We must not, under any guise, sweep under the carpet these findings. Going forward, this chamber must have to add a committee to make sure that the loans, which were collected, are refunded, and, where there is a breach, such persons must be brought to book by being prosecuted.
This impunity is ongoing; it has not stopped, because, even in 2011, we could see the impunity by the coordinating minister. That means the trend continues.
There was inadequate oversight – Senator Smart Adeyemi, PDP, Kogi West
This is rascality of the executive. We should invite our colleagues who chaired the relevant committees on why they didn’t do adequate oversight.
Govt has abused public trust – Senator Olubunmi Adetunmbi, ACN, Ekiti North
The document was enough for Jonathan to take up the challenge and probe Obasanjo. The issue is an abuse of public trust, nobody is above the law. It may not necessarily be an issue of fraud, but an abuse of process as governance requires process.
The government has abused the trust the public has for it. Nobody should be above the law or below the law. The truth is that these funds have been earmarked for specific purposes and we were told what they have been put into use. When budget is debated without magnifying lenses put on the revenue side, there is a problem. A report of this nature provides the platform for inter-presidential engagement.

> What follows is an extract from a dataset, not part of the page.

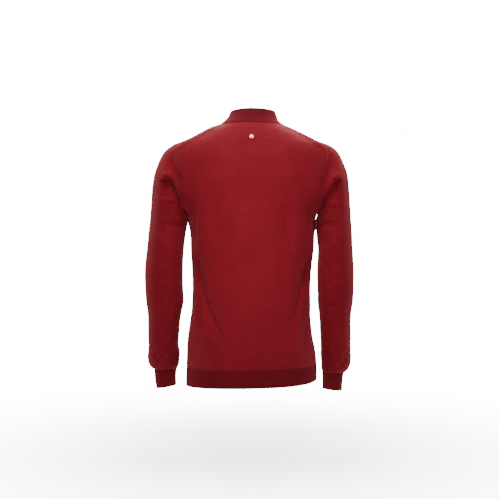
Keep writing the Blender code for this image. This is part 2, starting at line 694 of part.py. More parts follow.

Funds must be further probed – Senator Abubakar Sadiq Yar’Adua, CPC, Katsina Central
Let the problem be sent to the ICPC and EFCC for investigation because we have to even look at the utilization of the funds. The Kastina State airport was constructed by Colonel Madaki and only four point five meters runway was constructed. So what is said to have been spent is false and the sixteen billion that was sent to the directorate on pilgrims misapplied.